What you need to do:
Starting with the line that contains "attach(blade, bladeBody)", reproduce each line through the end of the listing below, with no other output.

Data:
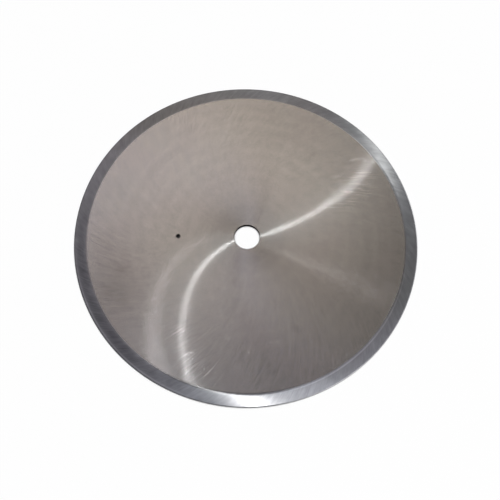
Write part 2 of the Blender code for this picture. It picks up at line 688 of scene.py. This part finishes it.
def scratchTurn(bench, surface):  # degrees clockwise from radial
    look = steelLook
    bundles = strongPart(faceLines(bench, surface, "bundles"), look["bundleRange"])
    bundles = bundles * surface["radius"].ramp(look["bundleStart"], look["bundleFull"])
    jitter = surface["hub"] * look["hubTurnScatter"] + look["turnScatter"]
    loose = faceLines(bench, surface, "looseLines") * jitter
    faceTurn = surface["faceTurn"] + loose + bundles * look["bundleTurn"]
    scatter = bevelLines(bench, surface, "bevelTurns") * look["bevelTurnScatter"]
    return mixed(surface["onBevel"], faceTurn, surface["bevelTurn"] + scatter)


# the steel's own tones and marks, with the painted highlights, glints and shade of the rim lines and the
# scuffs
def steelToneAndPaintedLight(bench, surface):  # lighter above 1 and darker below it
    look = steelLook
    marksAndLight = steelMarksAndPaintedLight
    tone = (bench.noise(surface["place"], look["toneScale"]) - 0.5) * look["toneDepth"]
    streaks = faceLines(bench, surface, "streaks") * look["streakDepth"]
    rings = bench.noise(bench.vector(surface["radius"] * look["ringScale"], 0.0, 0.0), 1.0) - 0.5
    ringPatches = bench.noise(surface["place"], look["ringPatchScale"], 0.0) - 0.5
    ringShare = ringPatches.ramp(*look["ringPatchRange"])
    face = tone + streaks + rings * ringShare * look["ringDepth"] + 1.0
    # deep grinding lines made lighter in colour: painted glints
    glintingLines = strongPart(faceLines(bench, surface, "scuffLines"), marksAndLight["scuffRange"])
    glintingLines = glintingLines * marksAndLight["scuffGlintStrength"]
    for place, reach, strength in marksAndLight["glintingScuffs"]:
        face = face + glintingLines * spot(surface, place, reach) * strength
    for place, reach, depth in marksAndLight["dots"]:
        face = face + spot(surface, place, reach) * depth
    slanted = bevelLines(bench, surface, "bevelStreaks") * look["bevelStreakDepth"]
    patches = bevelLines(bench, surface, "bevelTones") * look["bevelToneDepth"]
    shade = mixed(surface["onBevel"], face, slanted + patches + 1.0)
    for line in marksAndLight["paintedRimLights"]:
        shade = shade + paintedRimLine(surface, *line)
    return shade


# a thin painted highlight where depth is above 0, and painted shade where it is below
def paintedRimLine(surface, radius, width, angle, spread, depth):
    off = surface["radius"] - radius
    middle = math.radians(angle)
    towards = (surface["x"] * math.cos(middle) + surface["y"] * math.sin(middle)) / surface["radius"]
    inner, outer = (math.cos(math.radians(spread * share)) for share in steelMarksAndPaintedLight["rimFade"])
    return bellCurve(off * off, width) * towards.ramp(outer, inner) * depth


def steelColour(bench, surface):
    look = steelLook
    marksAndLight = steelMarksAndPaintedLight
    plain = bench.blend(surface["onBevel"], look["colour"], look["bevelColour"])
    plain = bench.blend(surface["onEdge"], plain, look["edgeColour"])
    smudgeAndShade = 0.0
    for place, reach, depth in marksAndLight["smudgesAndShade"]:
        smudgeAndShade = smudgeAndShade + spot(surface, place, reach) * depth
    smudgeAndShade = smudgeAndShade * (1.0 - surface["onBevel"])
    shade = steelToneAndPaintedLight(bench, surface)
    tint = (bench.noise(surface["place"], look["tintScale"], 1.0) - 0.5) * look["tintDepth"]
    redShare, greenShare, blueShare = marksAndLight["smudgeAndShadeTint"]
    red = shade + smudgeAndShade * redShare + tint * look["tintShare"]
    green = shade + smudgeAndShade * greenShare - tint * look["tintShare"]
    blue = shade + smudgeAndShade * blueShare
    toned = bench.node("ShaderNodeCombineColor", None, {0: red, 1: green, 2: blue}).outputs[0]
    return bench.blend(1.0, plain, toned, "MULTIPLY")


def lineNormal(bench, surface, turn):  # tilts the surface across the fine lines
    look = steelLook
    slope = look["lineSlope"] + surface["hub"] * look["hubLineSlope"]
    slope = mixed(surface["onBevel"], slope, look["bevelLineSlope"])
    line = faceLines(bench, surface, "fineLines")
    pick = (line * look["lineShuffle"]).fraction()
    steep = (surface["hub"] * look["hubSteepShare"] + look["steepShare"]) * (1.0 - surface["onBevel"])
    deep = ((pick / steep - 0.5) * math.pi).sine() * look["steepTilt"]
    tilt = mixed(steep.over(pick), line * slope, deep)
    angle = turn * (math.pi / 180)
    lineX = (surface["x"] * angle.cosine() + surface["y"] * angle.sine()) / surface["radius"]
    lineY = (surface["y"] * angle.cosine() - surface["x"] * angle.sine()) / surface["radius"]
    normalX, normalY, normalZ = bench.parts(bench.node("ShaderNodeNewGeometry").outputs["Normal"])
    tilted = bench.vector(normalX - lineY * tilt, normalY + lineX * tilt, normalZ)
    return bench.node("ShaderNodeVectorMath", {"operation": "NORMALIZE"}, {0: tilted}).outputs[0]


def groundSteel(sizes):
    look = steelLook
    material = bpy.data.materials.new("groundSteel")
    material.use_nodes = True
    material.node_tree.nodes.clear()
    bench = Bench(material.node_tree)
    surface = bladeSurface(bench, sizes)
    turn = scratchTurn(bench, surface)
    faceRough = surface["hub"] * look["hubRoughness"] + look["roughness"]
    rough = mixed(surface["onBevel"], faceRough, look["bevelRoughness"])
    rough = mixed(surface["onEdge"], rough, look["edgeRoughness"])
    normal = lineNormal(bench, surface, turn)
    steel = turnedSteel(bench, turn, steelColour(bench, surface), rough, normal)
    bench.node("ShaderNodeOutputMaterial", None, {0: steel})
    return material


def turnedSteel(bench, turn, colour, rough, normal):  # one shader for each direction of grinding
    look = steelLook
    surface = None
    for i in range(look["turnCount"]):
        angle = look["firstTurn"] + i * look["turnStep"]
        steel = bench.node(
            "ShaderNodeBsdfPrincipled",
            None,
            {
                "Base Color": colour,
                "Metallic": 1.0,
                "Roughness": rough,
                "Anisotropic": 1.0,
                "Anisotropic Rotation": (-angle / 360.0) % 1.0,
                "Normal": normal,
            },
        ).outputs[0]
        if surface is None:
            surface = steel
            continue
        share = turn.ramp(angle - look["turnStep"], angle)
        surface = bench.node("ShaderNodeMixShader", None, {0: share, 1: surface, 2: steel}).outputs[0]
    return surface


holeLook = {
    # near black, and with no shine below: painted shade that keeps the bore's wall and the pin hole dark
    "colour": (0.001, 0.001, 0.001, 1.0),
    "grimeColour": (0.006, 0.005, 0.005, 1.0),
    "grimeScale": 900.0,
    "grimeNoiseRoughness": 0.6,
    "roughness": 0.4,
    "grimeRoughness": 0.2,  # more of it where the grime is thick
    "shine": 0.0,
}


def paintedShadeHoleSteel():  # the dull dark walls of the bore and the pin hole, near black as painted shade
    look = holeLook
    material = bpy.data.materials.new("paintedShadeHoleSteel")
    material.use_nodes = True
    shader = material.node_tree.nodes["Principled BSDF"]
    shader.inputs["Specular IOR Level"].default_value = look["shine"]
    bench = Bench(material.node_tree)
    place = bench.node("ShaderNodeTexCoord").outputs["Object"]
    grime = bench.noise(place, look["grimeScale"], 2.0, look["grimeNoiseRoughness"])
    colour = bench.blend(grime, look["colour"], look["grimeColour"])
    feed(bench.tree, shader.inputs["Base Color"], colour)
    feed(bench.tree, shader.inputs["Roughness"], grime * look["grimeRoughness"] + look["roughness"])
    return material


def makeBlade():
    sizes = {**frameSizes(), **bladeShape}
    values = {**sizes, "faceSteel": groundSteel(sizes), "holeSteel": paintedShadeHoleSteel()}
    blade = plainMesh(bladeTree(sizes), values, "ground_blade")
    finishMesh(blade.data)
    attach(blade, bladeBody)
    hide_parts(bladeNode)
    return blade


blade = makeBlade()
print("blade made", len(blade.data.polygons), "faces")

Task answer:
    attach(blade, bladeBody)
    hide_parts(bladeNode)
    return blade


blade = makeBlade()
print("blade made", len(blade.data.polygons), "faces")